L'Âge d'or
Il est curieux de constater que la Cathédrale de Cracovie héberge tout autant les os du dragon légendaire que la dépouille de certains des plus grands poètes du pays. Toujours est-il que les premiers ouvrages qui mentionnent la ville oscillent eux aussi entre fiction et réalité. Elle est ainsi tout d'abord citée par Ibrahim ibn Ya'qub, grand voyageur né au tout début du Xe siècle en Catalogne, qui la décrit comme une grande ville commerçante dans son Livre des Routes et des Royaumes. Elle réapparaît ensuite dans le manuscrit Vie de Méthode consacré au saint et à son frère, Cyrille, les inventeurs de l'alphabet glagolitique qui servira de base au cyrillique. Il y est dit que Cracovie était la capitale de l'état fondé par les Vislanes, la tribu slave qui occupait la région depuis le VIIe siècle. Puis, c'est un document inestimable, mais retrouvé complètement par hasard dans des archives ecclésiastiques, qui rappelle le baptême en 966 de Mieszko Ier, le premier souverain polonais, et l'importance de la Cracovie d'alors. Ce manuscrit, Dagome Iudex, est sans doute l'œuvre d'un moine copiste – bien peu méticuleux au vu des nombreuses coquilles – qui au XIe siècle donna un résumé d'un acte plus ancien plaçant la Pologne sous la protection du pape Jean XV. Enfin, Wincenty Kadlubek, qui fut l'évêque de Cracovie de 1207 à 1218, raconta notamment la légende de Krakus dans sa Chronica Polonorum, un ouvrage en langue latine qui possède par ailleurs une grande valeur historique car il récapitule les événements ayant marqué les débuts du Royaume de Pologne. Cette chronique médiévale contient également une biographie romancée de Stanislas de Szczepanów, l'évêque de Cracovie que le roi Boleslaw II aurait étranglé de ses mains en 1079 sur l'autel de l'église de Skalka (quartier Kazimierz) pour une sombre histoire de vengeance ou de jalousie. Érigé en martyr, Stanislas est désormais le saint patron de la Pologne. Bogurdzica, chant religieux qui servit d’hymne national, a sans doute été composé en son honneur entre le XIe et le XIIIe siècle. Ce texte fondateur est en tous cas considéré comme l'un des premiers textes littéraires polonais.

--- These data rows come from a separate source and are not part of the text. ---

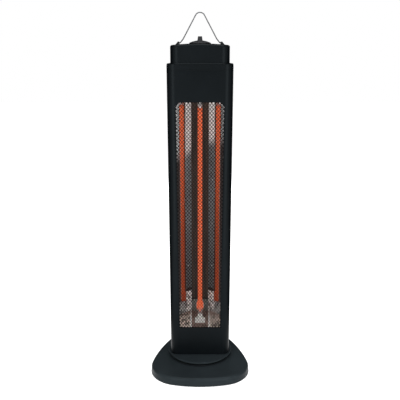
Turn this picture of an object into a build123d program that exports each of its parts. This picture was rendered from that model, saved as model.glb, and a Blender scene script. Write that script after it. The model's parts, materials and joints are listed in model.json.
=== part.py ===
"""Free-standing infrared tower heater on a swivelling base.

Millimetres, +Z up, front towards -Y. The origin lies on the floor under the
swivel axis, which is also the middle of the base's footprint.
"""
from math import cos, radians, sin, sqrt, tan
import os

from build123d import *

# ---------------------------------------------------------------- clearances
SEAT_GAP = 0.3          # between fixed pieces that are slid or dropped into place
RUNNING_GAP = 0.1       # radial, shaft in its bore
GLIDE_GAP = 0.2         # between faces that slide over each other
CUT_OVER = 2.0          # how far a cutting tool runs past the face it cuts

# ---------------------------------------------------------------------- base
BASE_REACH = 135.8      # swivel axis to the footprint's front and rear ends
BASE_CORNER_X = 46.0    # centre of a front corner arc, from the middle
BASE_CORNER_R = 73.8
BASE_FRONT_R = 258.0
BASE_SIDE_R = 400.0
BASE_REAR_R = 76.0
BASE_TOP_Z = 21.3
BASE_RIM_Z = 1.5        # lower edge of the rim above the floor
BASE_WALL = 2.9
BASE_DRAFT = 4.0        # degrees
BASE_EDGE_R = 7.0
FOOT_R = 9.0
FOOT_HEIGHT = 2.5
FOOT_PLUG_R = 3.5
FOOT_ANGLES = [-49.0, -131.0, 59.5, 120.5]     # degrees from +X
FOOT_INSET = 16.0       # foot's centre inside the footprint
FOOT_CHAMFER = 0.6
PLATE_THICK = 2.0
BOSS_R = 5.0
BASE_SCREW_R = 1.8
SCREW_HEAD_R = 3.4
SCREW_HEAD_H = 1.3
BASE_SCREW_LENGTH = 10.0
BASE_SCREW_ANGLES = [-29.5, -150.5, 40.5, 139.5]
BASE_SCREW_INSET = 18.5
BALLAST_THICK = 8.0
BALLAST_INSET = 9.0
BALLAST_REAR_Y = -30.0
BALLAST_HOLE_GAP = 1.0

# ------------------------------------------------------------ swivel bearing
SPINDLE_R = 10.0
SPINDLE_BORE_R = 7.5
SPINDLE_BOTTOM_Z = 9.2
SPINDLE_FLANGE_R = 17.0
SPINDLE_FLANGE_H = 2.0
BUSH_WALL = 3.0
BUSH_FLANGE_R = 18.0
BUSH_FLANGE_H = 1.8
BUSH_LENGTH = 7.0       # below the flange
BOSS_WALL = 4.0
RETAINER_R = 15.5
RETAINER_THICK = 1.6
NUT_R = 13.5
GLIDE_RING_R = 68.0
GLIDE_RING_WIDTH = 4.0

# ----------------------------------------------------------------- turntable
DISC_R = 78.5
DISC_TOP_Z = 32.3
DISC_WALL = 3.0
DISC_EDGE_R = 1.2
DISC_FLANGE_H = 3.4         # thin rim that overhangs the skirt
DISC_OVERHANG = 4.2
SWING_LIMIT = 35.0      # degrees each way
CRANK_LIMIT = 90.0      # degrees each way, turned by the motor
MOTOR_X = -35.0
MOTOR_R = 21.0
MOTOR_HEIGHT = 15.0
MOTOR_EDGE_R = 1.5
MOTOR_LUG_X = 26.0      # fixing lugs, from the motor's centre
MOTOR_LUG_WIDTH = 7.0
MOTOR_LUG_THICK = 1.0
MOTOR_SHAFT_R = 2.5
MOTOR_SHAFT_DEPTH = 4.0     # shaft inside the motor
CRANK_THICK = 1.8
CRANK_WIDTH = 7.0
CRANK_PIN_R = 2.5
CRANK_PIN_DEPTH = 2.0       # pin below the base's top face
SLOT_PLATE_THICK = 1.5
SLOT_PLATE_RIM = 8.0        # plate beside the slot
SLOT_PLATE_CORNER_R = 2.0
SLOT_SIDE_GAP = 0.4
SLOT_SHELL_GAP = 1.0        # slot in the base shell, wider than in the plate
HUB_CLEARANCE = 3.0

# --------------------------------------------------------------- tower shell
SHELL_BOTTOM_Z = 33.3
TRIM_BOTTOM_Z = 727.0
CAP_BOTTOM_Z = 736.0
TOWER_HALF_BOTTOM = 72.3    # half width at the lower edge
TOWER_HALF_TOP = 75.0       # half width under the cap
TOWER_FRONT = 37.0          # swivel axis to the flat front face
TOWER_REAR = 62.0           # swivel axis to the middle of the rounded back
FRONT_CORNER_R = 18.0
SHELL_WALL = 1.8
NECK_INSET = 4.0
FLOOR_THICK = 3.0
SEAM_GROOVE = 0.8

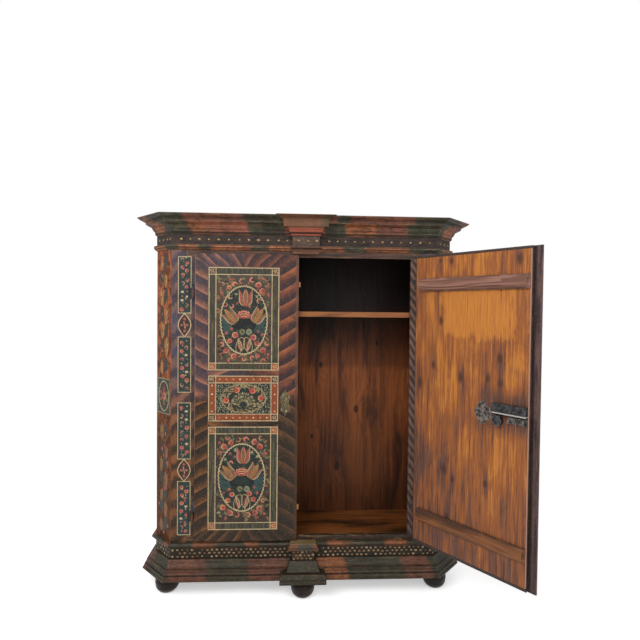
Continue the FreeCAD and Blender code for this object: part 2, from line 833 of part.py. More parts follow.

Tout juste remise des attaques tartares qui ont failli la détruire en 1241, Cracovie renaît avec force, en témoigne le fait que c'est au château de Wawel qu'est donnée à la fin du XIIIe la première traduction en polonais d'un texte biblique. Ce Psautier tient son appellation du monastère où il a été découvert en 1827 – Saint-Florian, en Autriche –, il a depuis été rapatrié dans son pays d'origine. C'est à Cracovie – encore ! – qu'est fondée en 1364 une Académie qui restera jusqu'au XVIe siècle la seule université du pays. Créée par Kazimierz le Grand, elle prendra au XIXe siècle le nom de Jagellon, en hommage au roi Wladyslaw qui entérina définitivement son existence en 1400. Centre névralgique de la vie culturelle, elle accueillit les plus grands intellectuels durant tout l'Âge d'or qui en Pologne perdura jusqu'au XVIIe siècle. Élèves ou professeurs, il faudra quoiqu'il en soit veiller à ne pas les cantonner au plus célèbre d'entre eux, Nicolas Copernic, puisqu'elle vit également passer entre ses murs des hommes aussi illustres que Matthieu de Cracovie (env.1335-1410) ou Stanislaw de Skarbimierz (env.1360-1431), connus tous les deux pour leur sermon, un genre particulier où les hommes de foi s'interrogeaient sur des questions de société, notamment la loi, en prônant la tolérance et l'égalité. L'Université eut également comme recteur Pawel Wlodkowic (1370-1435) qui défendit le droit de propriété des païens et s'opposa au prosélytisme forcené et violent, et comme élève Jan Dlugosz (1415-1480), futur chanoine et diplomate ayant rédigé une colossale Histoire de la Pologne en 12 volumes, précieuse source d'informations sur son pays. Citons encore, au titre des Humanistes, le grand poète allemand Conrad Celtes (Quatuor Libri Amorum, 1502) qui créa la société savante Sodalitas Litterarum Vistulana en 1488, et le philosophe Laurent Corvin.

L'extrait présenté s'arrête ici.